● Data shown:
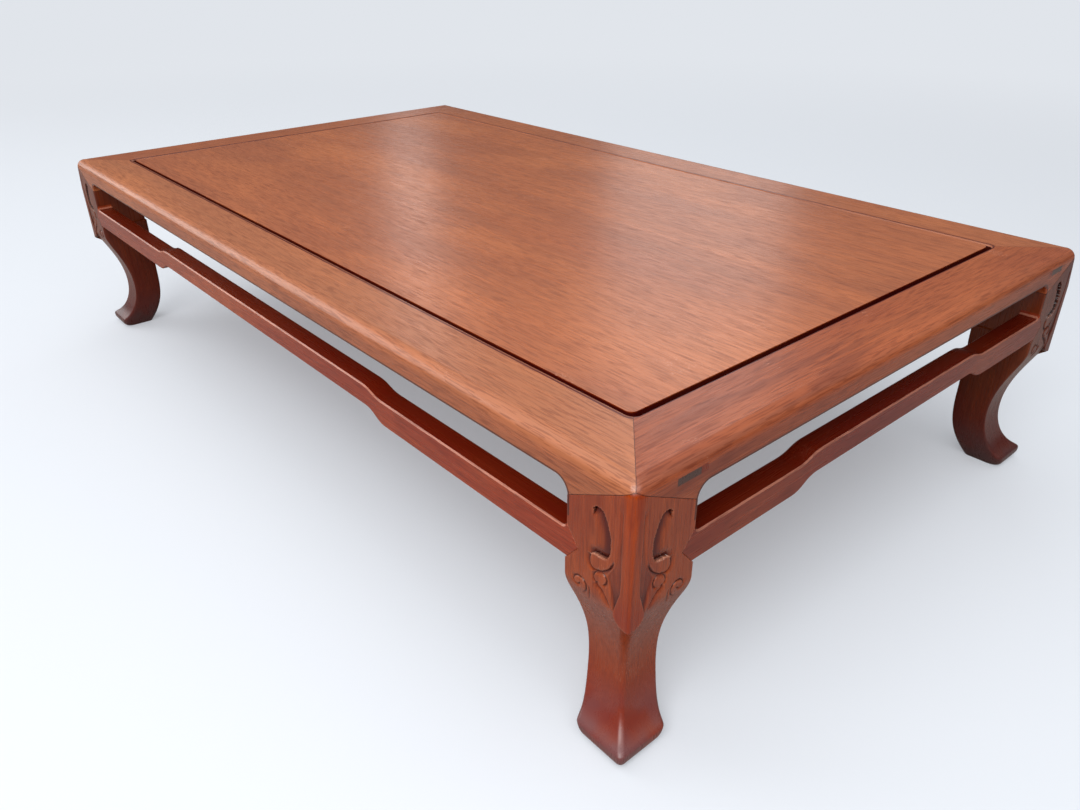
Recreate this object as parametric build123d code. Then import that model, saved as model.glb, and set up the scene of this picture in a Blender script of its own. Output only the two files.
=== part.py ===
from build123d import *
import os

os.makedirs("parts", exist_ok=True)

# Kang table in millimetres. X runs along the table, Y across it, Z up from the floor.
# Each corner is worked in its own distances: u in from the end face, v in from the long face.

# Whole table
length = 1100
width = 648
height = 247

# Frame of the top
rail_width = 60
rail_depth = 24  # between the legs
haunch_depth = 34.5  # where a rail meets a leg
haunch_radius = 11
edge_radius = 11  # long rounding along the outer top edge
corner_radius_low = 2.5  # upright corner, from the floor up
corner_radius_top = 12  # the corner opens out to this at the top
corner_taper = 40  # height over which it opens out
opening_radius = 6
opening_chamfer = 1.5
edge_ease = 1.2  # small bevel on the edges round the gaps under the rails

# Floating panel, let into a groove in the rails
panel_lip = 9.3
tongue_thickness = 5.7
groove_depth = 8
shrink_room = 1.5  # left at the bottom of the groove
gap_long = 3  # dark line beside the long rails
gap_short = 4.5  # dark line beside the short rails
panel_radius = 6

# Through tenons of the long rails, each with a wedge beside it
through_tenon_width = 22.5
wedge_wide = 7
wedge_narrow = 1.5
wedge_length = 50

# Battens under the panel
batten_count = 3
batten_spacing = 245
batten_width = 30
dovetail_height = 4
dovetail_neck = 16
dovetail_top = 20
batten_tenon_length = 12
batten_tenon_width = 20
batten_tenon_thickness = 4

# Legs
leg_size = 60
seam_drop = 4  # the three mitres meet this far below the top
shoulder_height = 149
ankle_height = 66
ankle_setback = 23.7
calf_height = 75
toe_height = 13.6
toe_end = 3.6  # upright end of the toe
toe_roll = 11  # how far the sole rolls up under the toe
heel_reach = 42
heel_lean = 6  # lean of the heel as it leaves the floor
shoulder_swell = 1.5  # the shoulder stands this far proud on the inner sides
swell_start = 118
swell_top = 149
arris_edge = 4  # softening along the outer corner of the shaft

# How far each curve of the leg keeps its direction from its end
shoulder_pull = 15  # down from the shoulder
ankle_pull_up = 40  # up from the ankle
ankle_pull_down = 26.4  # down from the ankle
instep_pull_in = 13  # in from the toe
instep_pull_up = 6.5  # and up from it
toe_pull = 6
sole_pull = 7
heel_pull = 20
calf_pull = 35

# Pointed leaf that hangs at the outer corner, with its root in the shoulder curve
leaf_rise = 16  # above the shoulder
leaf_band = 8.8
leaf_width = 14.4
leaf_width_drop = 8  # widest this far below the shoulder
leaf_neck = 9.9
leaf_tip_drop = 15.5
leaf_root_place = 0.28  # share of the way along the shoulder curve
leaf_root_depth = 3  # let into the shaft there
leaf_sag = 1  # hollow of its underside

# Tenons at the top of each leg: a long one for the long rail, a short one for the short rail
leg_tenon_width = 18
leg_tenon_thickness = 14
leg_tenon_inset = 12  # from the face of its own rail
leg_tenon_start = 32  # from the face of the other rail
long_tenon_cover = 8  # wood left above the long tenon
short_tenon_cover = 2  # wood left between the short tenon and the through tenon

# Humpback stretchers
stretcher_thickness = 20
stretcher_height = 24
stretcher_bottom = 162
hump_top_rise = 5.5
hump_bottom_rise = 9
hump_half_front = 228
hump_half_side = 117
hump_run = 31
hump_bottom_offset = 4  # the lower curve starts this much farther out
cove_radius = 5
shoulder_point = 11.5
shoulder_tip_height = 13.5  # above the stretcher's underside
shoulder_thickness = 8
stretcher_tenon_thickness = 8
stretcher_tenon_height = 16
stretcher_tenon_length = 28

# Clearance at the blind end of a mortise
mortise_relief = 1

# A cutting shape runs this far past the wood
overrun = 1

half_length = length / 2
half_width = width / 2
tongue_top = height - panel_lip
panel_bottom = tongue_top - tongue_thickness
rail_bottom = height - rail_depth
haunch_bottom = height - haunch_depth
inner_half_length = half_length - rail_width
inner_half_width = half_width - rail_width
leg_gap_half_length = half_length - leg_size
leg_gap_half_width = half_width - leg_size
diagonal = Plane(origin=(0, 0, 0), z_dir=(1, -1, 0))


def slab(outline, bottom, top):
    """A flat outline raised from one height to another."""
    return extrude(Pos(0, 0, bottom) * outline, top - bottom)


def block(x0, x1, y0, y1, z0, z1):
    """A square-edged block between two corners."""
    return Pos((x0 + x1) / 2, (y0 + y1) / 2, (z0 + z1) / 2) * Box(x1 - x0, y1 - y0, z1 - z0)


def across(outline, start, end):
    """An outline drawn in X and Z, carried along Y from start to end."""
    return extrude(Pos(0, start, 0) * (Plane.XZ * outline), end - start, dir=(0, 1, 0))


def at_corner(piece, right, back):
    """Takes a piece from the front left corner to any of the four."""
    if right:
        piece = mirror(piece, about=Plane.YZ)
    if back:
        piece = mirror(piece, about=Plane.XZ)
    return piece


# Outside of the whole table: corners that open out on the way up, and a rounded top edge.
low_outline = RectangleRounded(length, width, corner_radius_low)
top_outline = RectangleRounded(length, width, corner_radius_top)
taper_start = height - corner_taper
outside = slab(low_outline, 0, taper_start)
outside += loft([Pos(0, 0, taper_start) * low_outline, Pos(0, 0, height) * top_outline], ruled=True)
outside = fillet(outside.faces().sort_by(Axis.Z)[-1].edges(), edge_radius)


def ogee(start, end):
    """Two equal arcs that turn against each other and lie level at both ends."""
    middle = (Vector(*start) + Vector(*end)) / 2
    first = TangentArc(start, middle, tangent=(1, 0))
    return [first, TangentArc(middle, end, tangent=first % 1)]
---
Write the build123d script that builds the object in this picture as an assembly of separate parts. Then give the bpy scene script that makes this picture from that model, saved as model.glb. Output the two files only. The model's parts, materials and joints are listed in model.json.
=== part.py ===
...
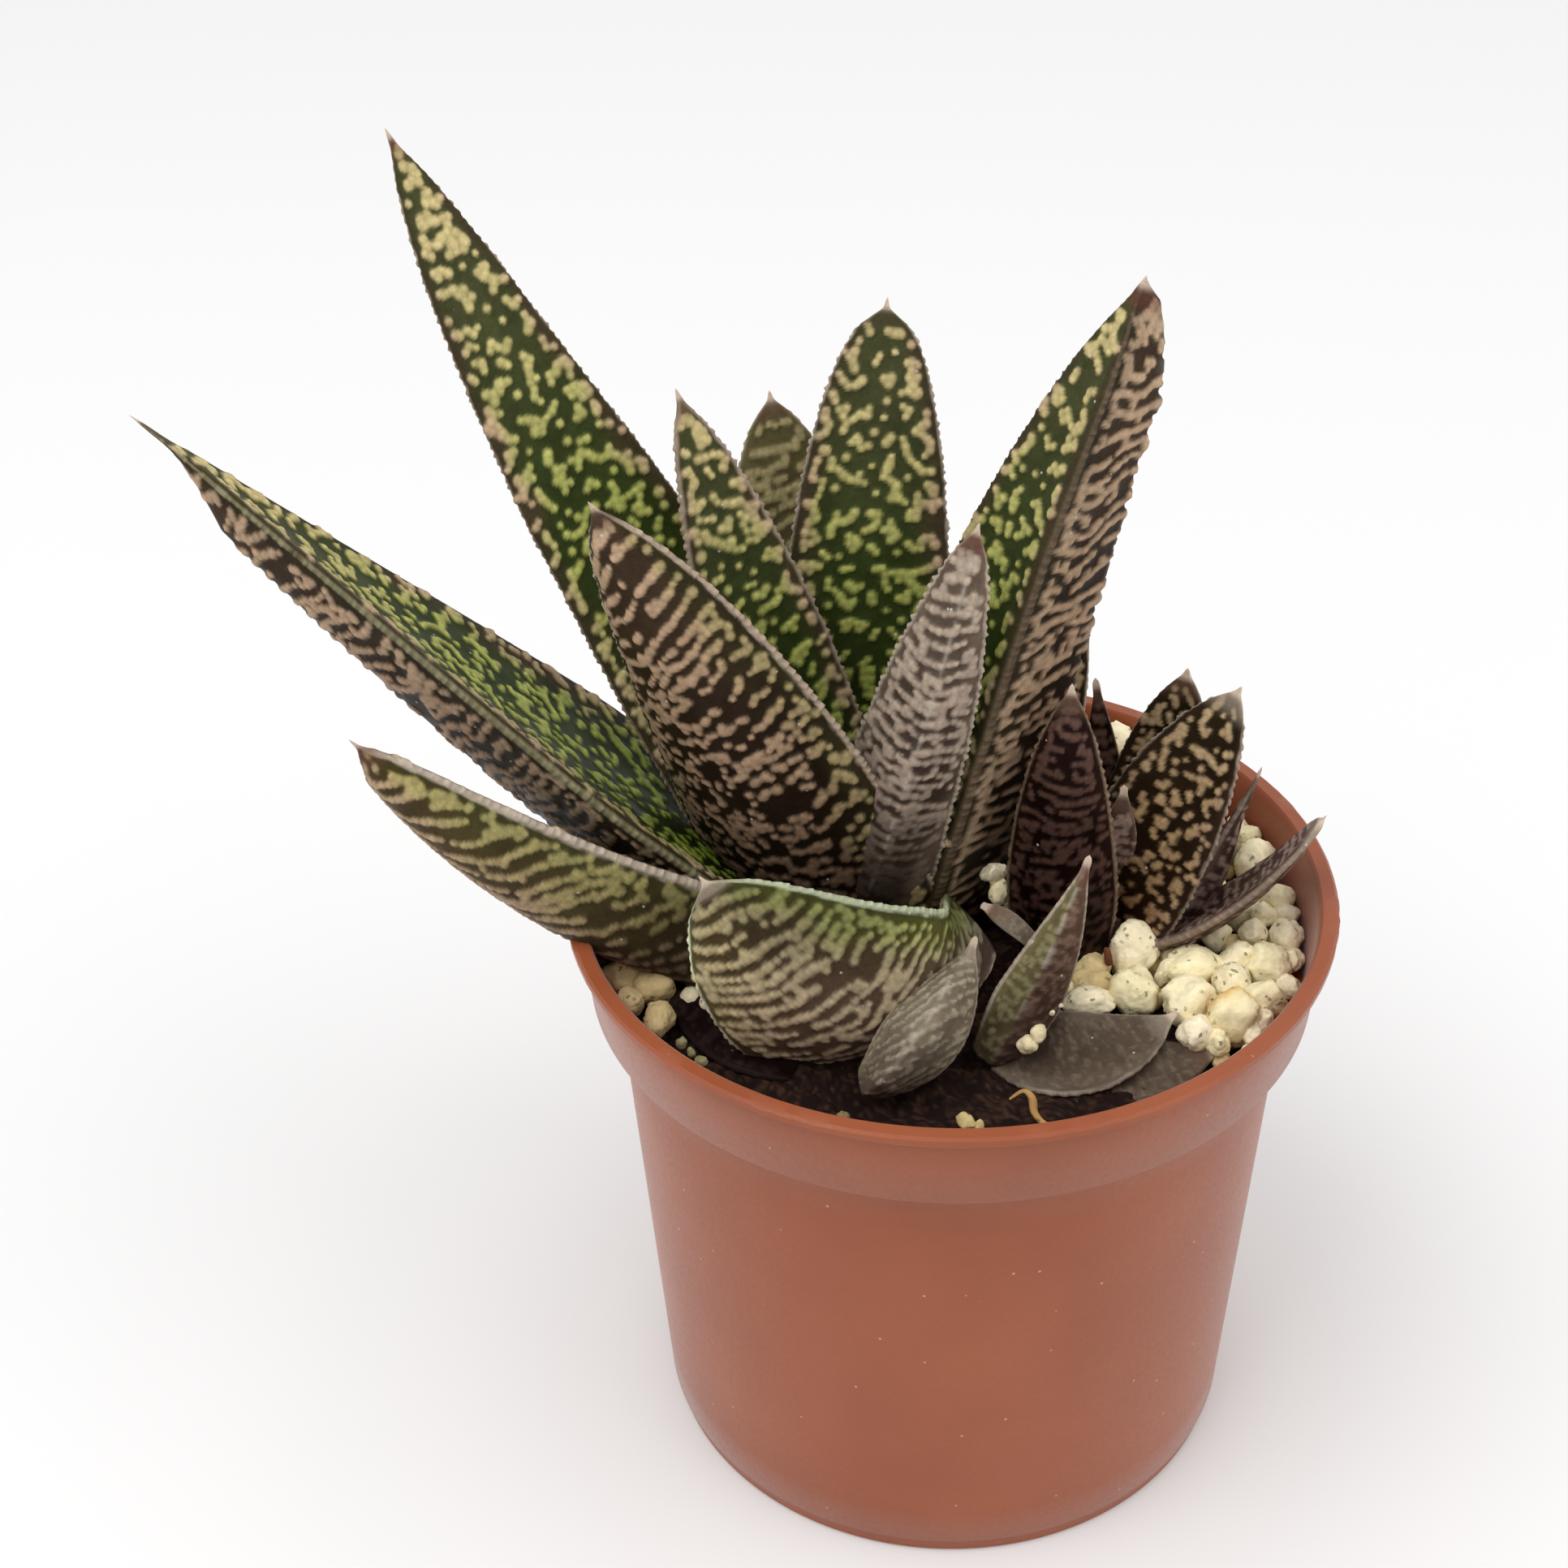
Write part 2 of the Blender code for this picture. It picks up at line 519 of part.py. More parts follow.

● Task prompt: Go through the material line by line. Show each line that contains the string "Output".

● Exercise solution:
Recreate this object as parametric build123d code. Then import that model, saved as model.glb, and set up the scene of this picture in a Blender script of its own. Output only the two files.
Write the build123d script that builds the object in this picture as an assembly of separate parts. Then give the bpy scene script that makes this picture from that model, saved as model.glb. Output the two files only. The model's parts, materials and joints are listed in model.json.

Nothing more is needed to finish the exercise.